The number for the completely insecure MD4 algorithms is way to high (~750 MiB/s) to be included in this chart, thus it has been capped. For MD5 the old Libgcrypt is faster. This is a bit surprising but we have not researched the reason; anyway, MD5 shall not be used by today's software because it has been completely broken. For most of the other algorithm the performance figures are all quite similar. For the important SHA-1 algorithm 1.6 gains top speed of all compared implementations and further speedups are expected in future versions.
The major improvements are for SHA-256 and SHA-512 (SHA-384 is a basically SHA-512 with a truncated digest). The use of Intel provided code which utilizes SSSE3 clearly boosts the performance on this machine and probably on a wide range of other modern Intel CPUs.
All hash functions are a target for more optimization in forthcoming versions of Libgcrypt.
Now what about cipher algorithms? Have a look at this chart:
First, you notice that we have a lot of algorithms here. The benchmarks are all done for ECM mode encryption.

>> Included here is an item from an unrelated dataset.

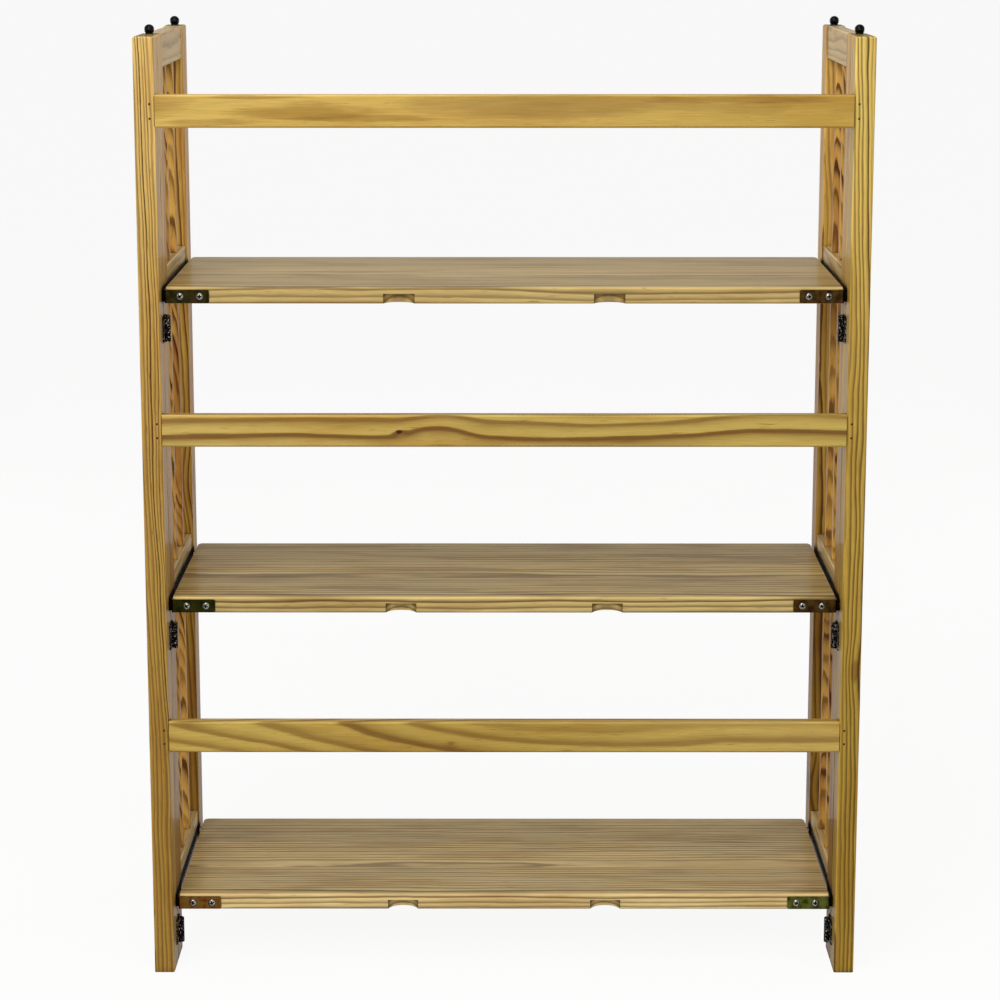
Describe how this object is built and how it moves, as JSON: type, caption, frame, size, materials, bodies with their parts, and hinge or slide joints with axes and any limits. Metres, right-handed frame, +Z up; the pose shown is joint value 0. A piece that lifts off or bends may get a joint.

There are two extremes here: 3DES is by far the slowest algorithm. It is also the oldest one but still considered rock solid. In the top performance range we see two algorithms: Arcfour (sometimes called RC4), which is a simple, hard to correctly use, and worse broken design which unfortunately is still used at a lot of places. Even outperforming that are the modern Salsa algorithms, which are considered strong and trustworthy. They peak at about 750 MiB/s and 1150 for the reduced round SalsaR12 variant. Both are easy to use stream ciphers.

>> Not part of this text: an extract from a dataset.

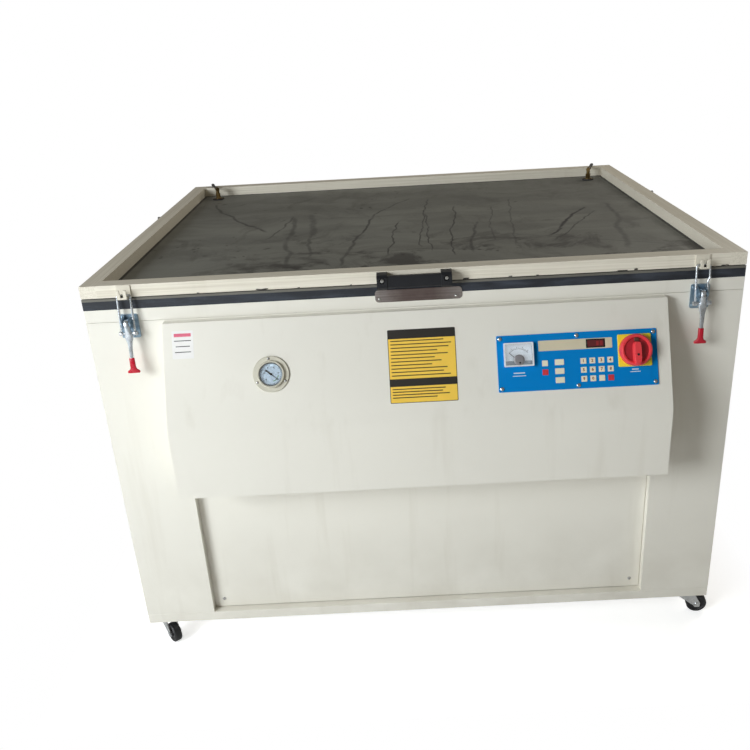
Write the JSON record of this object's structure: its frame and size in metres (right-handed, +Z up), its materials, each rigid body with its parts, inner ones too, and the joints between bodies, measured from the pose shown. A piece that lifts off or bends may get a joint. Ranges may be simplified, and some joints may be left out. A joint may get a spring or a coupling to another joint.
{
  "type": "screen printing exposure unit",
  "caption": "Free-standing screen exposure cabinet on swivel casters with a glass bed, hinged vacuum lid and rubber blanket, draw latches, gas struts and a sloped control console.",
  "frame": {"origin": "on the floor under the middle of the whole unit, struts, console and rear elbows included", "axes": "+X to the right as seen from the front, +Y to the rear, +Z up; the control console faces -Y"},
  "size_m": [1.444, 1.296, 0.9613],
  "materials": {
    "cream_paint": "satin powder coat",
    "seal_rubber": "matt",
    "blanket_rubber": "dusty matt",
    "bright_zinc": "zinc plated",
    "blue_zinc": "blue zinc plated",
    "ivory_zinc": "satin",
    "guard_steel": "brushed",
    "gauge_steel": "satin",
    "brass_fitting": "machined",
    "black_plastic": "satin",
    "needle_black": "matt",
    "red_plastic": "gloss",
    "yellow_plastic": "gloss",
    "white_plastic": "gloss",
    "blue_paint": "satin",
    "blue_film": "printed film",
    "clear_window": "clear",
    "float_glass": "clear",
    "lamp_glass": "clear",
    "ceramic": "glazed",
    "bright_aluminium": "polished",
    "grey_casting": "painted casting",
    "dark_steel": "satin",
    "board_green": "satin",
    "hose_black": "satin",
    "wheel_tyre": "matt"
  },
  "bodies": {
    "cabinet": {"base_frame": "cream_paint", "side_panels": "cream_paint", "rear_panel": "cream_paint", "front_fascia": "cream_paint", "access_panel": "cream_paint", "top_frame": "cream_paint", "console_cover": "cream_paint", "glass_plate": "float_glass", "gasket": "seal_rubber", "panel_screws": "bright_zinc", "latch_bases": "blue_zinc", "hinge_cabinet_leaves": "bright_zinc", "guard_plate": "guard_steel", "gauge_case": "gauge_steel", "instrument_windows": "clear_window", "control_plate": "blue_paint", "keypad_film": "blue_film", "meter_case": "white_plastic", "switch_plate": "yellow_plastic", "caster_plates": "bright_zinc", "uv_lamp": "lamp_glass", "lamp_holders": "ceramic", "reflector": "bright_aluminium", "fan_housing": "dark_steel", "vacuum_pump": "grey_casting", "ballast": "dark_steel", "control_board": "board_green", "vacuum_manifold": "grey_casting", "mains_gland": "black_plastic"},
    "lid": {"lid_frame": "cream_paint", "rubber_blanket": "blanket_rubber", "blanket_strips": "bright_aluminium", "lid_handle": "black_plastic", "latch_keepers": "ivory_zinc", "hinge_lid_leaves": "bright_zinc", "hose_nipples": "brass_fitting", "vacuum_hoses": "hose_black"},
    "strut_cylinder_left": {"strut_cylinder_left": "dark_steel"},
    "strut_rod_left": {"strut_rod_left": "bright_zinc"},
    "latch_lever_left": {"latch_lever_left": "bright_zinc"},
    "latch_trunnion_left": {"latch_trunnion_left": "bright_zinc"},
    "latch_bar_left": {"latch_bar_left": "bright_zinc"},
    "strut_cylinder_right": {"strut_cylinder_right": "dark_steel"},
    "strut_rod_right": {"strut_rod_right": "bright_zinc"},
    "latch_lever_right": {"latch_lever_right": "bright_zinc"},
    "latch_trunnion_right": {"latch_trunnion_right": "bright_zinc"},
    "latch_bar_right": {"latch_bar_right": "bright_zinc"},
    "caster_fork_front_left": {"caster_fork_front_left": "bright_zinc"},
    "caster_wheel_front_left": {"caster_wheel_front_left": "wheel_tyre"},
    "caster_fork_front_right": {"caster_fork_front_right": "bright_zinc"},
    "caster_wheel_front_right": {"caster_wheel_front_right": "wheel_tyre"},
    "caster_fork_rear_left": {"caster_fork_rear_left": "bright_zinc"},
    "caster_wheel_rear_left": {"caster_wheel_rear_left": "wheel_tyre"},
    "caster_fork_rear_right": {"caster_fork_rear_right": "bright_zinc"},
    "caster_wheel_rear_right": {"caster_wheel_rear_right": "wheel_tyre"},
    "gauge_needle": {"gauge_needle": "needle_black"},
    "meter_needle": {"meter_needle": "needle_black"},
    "switch_knob": {"switch_knob": "red_plastic"},
    "fan_rotor": {"fan_rotor": "black_plastic"}
  },
  "joints": [
    {"name": "lid_hinge", "type": "hinge", "parent": "cabinet", "child": "lid", "pos_m": [0, 0.622, 0.91], "axis": [-1, 0, 0], "range_deg": [0, 60], "deforming": ["vacuum_hoses"]},
    {"name": "strut_pivot_left", "type": "hinge", "parent": "cabinet", "child": "strut_cylinder_left", "pos_m": [-0.713, 0.592, 0.78], "axis": [-1, 0, 0], "range_deg": [0, 51.49]},
    {"name": "strut_stroke_left", "type": "slide", "parent": "strut_cylinder_left", "child": "strut_rod_left", "axis": [0, -0.9348, 0.3551], "range_m": [0, 0.11151]},
    {"name": "latch_lever_left_swing", "type": "hinge", "parent": "cabinet", "child": "latch_lever_left", "pos_m": [-0.607, -0.555, 0.87], "axis": [-1, 0, 0], "range_deg": [0, 105]},
    {"name": "latch_trunnion_left_turn", "type": "hinge", "parent": "latch_lever_left", "child": "latch_trunnion_left", "pos_m": [-0.607, -0.5535, 0.849], "axis": [-1, 0, 0], "range_deg": [-87.16, 0]},
    {"name": "latch_bar_left_swing", "type": "hinge", "parent": "latch_trunnion_left", "child": "latch_bar_left", "pos_m": [-0.607, -0.5535, 0.849], "axis": [1, 0, 0], "range_deg": [0, 60]},
    {"name": "strut_pivot_right", "type": "hinge", "parent": "cabinet", "child": "strut_cylinder_right", "pos_m": [0.713, 0.592, 0.78], "axis": [-1, 0, 0], "range_deg": [0, 51.49]},
    {"name": "strut_stroke_right", "type": "slide", "parent": "strut_cylinder_right", "child": "strut_rod_right", "axis": [0, -0.9348, 0.3551], "range_m": [0, 0.11151]},
    {"name": "latch_lever_right_swing", "type": "hinge", "parent": "cabinet", "child": "latch_lever_right", "pos_m": [0.607, -0.555, 0.87], "axis": [-1, 0, 0], "range_deg": [0, 105]},
    {"name": "latch_trunnion_right_turn", "type": "hinge", "parent": "latch_lever_right", "child": "latch_trunnion_right", "pos_m": [0.607, -0.5535, 0.849], "axis": [-1, 0, 0], "range_deg": [-87.16, 0]},
    {"name": "latch_bar_right_swing", "type": "hinge", "parent": "latch_trunnion_right", "child": "latch_bar_right", "pos_m": [0.607, -0.5535, 0.849], "axis": [1, 0, 0], "range_deg": [0, 60]},
    {"name": "caster_front_left_swivel", "type": "hinge", "parent": "cabinet", "child": "caster_fork_front_left", "pos_m": [-0.664, -0.499, 0.057], "axis": [0, 0, 1], "continuous": true},
    {"name": "caster_front_left_roll", "type": "hinge", "parent": "caster_fork_front_left", "child": "caster_wheel_front_left", "pos_m": [-0.64857, -0.51739, 0.025], "axis": [-0.766, -0.6428, 0], "continuous": true},
    {"name": "caster_front_right_swivel", "type": "hinge", "parent": "cabinet", "child": "caster_fork_front_right", "pos_m": [0.664, -0.499, 0.057], "axis": [0, 0, 1], "continuous": true},
    {"name": "caster_front_right_roll", "type": "hinge", "parent": "caster_fork_front_right", "child": "caster_wheel_front_right", "pos_m": [0.68782, -0.50192, 0.025], "axis": [-0.1219, -0.9925, 0], "continuous": true},
    {"name": "caster_rear_left_swivel", "type": "hinge", "parent": "cabinet", "child": "caster_fork_rear_left", "pos_m": [-0.664, 0.579, 0.057], "axis": [0, 0, 1], "continuous": true},
    {"name": "caster_rear_left_roll", "type": "hinge", "parent": "caster_fork_rear_left", "child": "caster_wheel_rear_left", "pos_m": [-0.67414, 0.60075, 0.025], "axis": [0.9063, 0.4226, 0], "continuous": true},
    {"name": "caster_rear_right_swivel", "type": "hinge", "parent": "cabinet", "child": "caster_fork_rear_right", "pos_m": [0.664, 0.579, 0.057], "axis": [0, 0, 1], "continuous": true},
    {"name": "caster_rear_right_roll", "type": "hinge", "parent": "caster_fork_rear_right", "child": "caster_wheel_rear_right", "pos_m": [0.67221, 0.60155, 0.025], "axis": [0.9397, -0.342, 0], "continuous": true},
    {"name": "gauge_needle_turn", "type": "hinge", "parent": "cabinet", "child": "gauge_needle", "pos_m": [-0.308, -0.60384, 0.759], "axis": [0, -0.9169, 0.399], "range_deg": [0, 256]},
    {"name": "meter_needle_turn", "type": "hinge", "parent": "cabinet", "child": "meter_needle", "pos_m": [0.2137, -0.60622, 0.76004], "axis": [0, 0.9169, -0.399], "range_deg": [0, 96]},
    {"name": "switch_knob_turn", "type": "hinge", "parent": "cabinet", "child": "switch_knob", "pos_m": [0.457, -0.60587, 0.77188], "axis": [0, 0.9169, -0.399], "range_deg": [0, 90]},
    {"name": "fan_spin", "type": "hinge", "parent": "cabinet", "child": "fan_rotor", "pos_m": [0, 0.585, 0.3], "axis": [0, 1, 0], "continuous": true}
  ],
  "couplings": [
    {"joint": "strut_pivot_left", "follows": "lid_hinge", "ratio": 0.85806},
    {"joint": "strut_stroke_left", "follows": "lid_hinge", "m_per_rad": 0.10648},
    {"joint": "latch_trunnion_left_turn", "follows": "latch_lever_left_swing", "ratio": -0.83},
    {"joint": "strut_pivot_right", "follows": "lid_hinge", "ratio": 0.85806},
    {"joint": "strut_stroke_right", "follows": "lid_hinge", "m_per_rad": 0.10648},
    {"joint": "latch_trunnion_right_turn", "follows": "latch_lever_right_swing", "ratio": -0.83}
  ]
}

The Serpent (an AES competition final candidate) and Camellia (preferred in Japan) ciphers are in the same performance range for 1.5 but with the improvements of 1.6 Camellia gets close to the performance of AES under 1.5. Jussi put a lot of work into fine tuning AES in 1.6. Thus even with AES-NI hardware acceleration disabled (as shown here) the throughput for AES encryption has been doubled.
Given that AES is the standard encryption algorithms today, it is worth to have a closer look at AES under different modes of operation.
For each encryption mode you see three groups of bars; one for each cipher size. The first group is for Libgcrypt 1.5, the second for 1.6, and the third for Nettle. Note that only 1.6 implements all modes.
It is quite obvious that the throughput available with 1.6 is way better than with 1.5 and also considerable higher than with Nettle.
Finally we have a look at the performance of AES-NI acceleration:
This time we have no values for Nettle. If you take the different scale in consideration it is quite clear how hardware supported acceleration can boost performance. However, we can‘t be sure whether the CPU has been backdoored to leak key bits.
The actual numbers have been collected using the bench-slope test program from Libgcrypt and the Nettle benchmark. They are available in a Gnumeric spreadsheet.
Jussi did a another set of benchmarks which include figures for OpenSSL; you find them here. He did them using a modified version of a 2008 speedtest comparison. He compared OpenSSL 1.0.1e, Libgcrypt-1.5, Libgcrypt-1.6 (ECB & CTR), and Nettle (2.7.1) on Intel Haswell. Used key sizes were 256 bit or shorter if 256 bit is not supported. Each measurement did a key setup for encryption, the encryption, a key setup for decryption, and the decryption all for different buffer lengths.